In the meantime, listen to Brandon James’ own words for inspiration. “I’m playing with all my friends. From Freshman year, we grew up together. We’re all young men now. This is our year. The way we play as a team will determine how our season will go.”
If I were coaching college football, I’d want this kid.
Coaching starts in the home not on the high school or college playing field. However, with a closed mouth and an open hear, an athlete that was uncoached as a child, can be coached as a young adult if they have a true will to throw back the negative cards that they have been dealt and choose to succeed. In the case of Brandon James, he truly has a strong will and desire to succeed. How do I know this, I know this because my son and Brandon have been friends since their freshman year in high school. I’ve watched them be each other’s keeper. Where one was weak the other was strong.
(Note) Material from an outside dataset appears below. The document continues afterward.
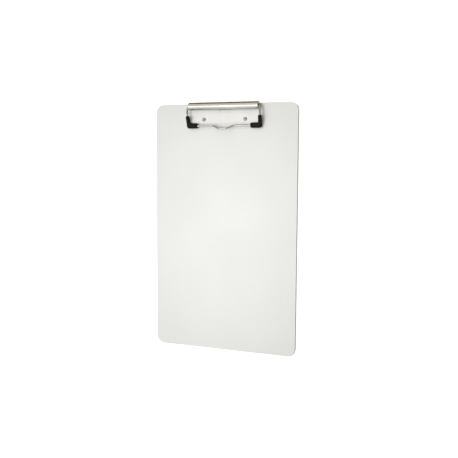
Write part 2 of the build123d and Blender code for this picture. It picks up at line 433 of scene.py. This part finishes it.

Brandon has always listened to words of wisdom and has learned who is for him and who is not. In a conversation I told Brandon that I had no doubt in my mind that he was well equipped to be successful because he refused to keep the hand that he was dealt. I am pleased to say that although Brandon did not recieve an athletic scholarship, both he and Ric will soon be off to college soon on the “Buddy System” They’re even thinking about playing ball again.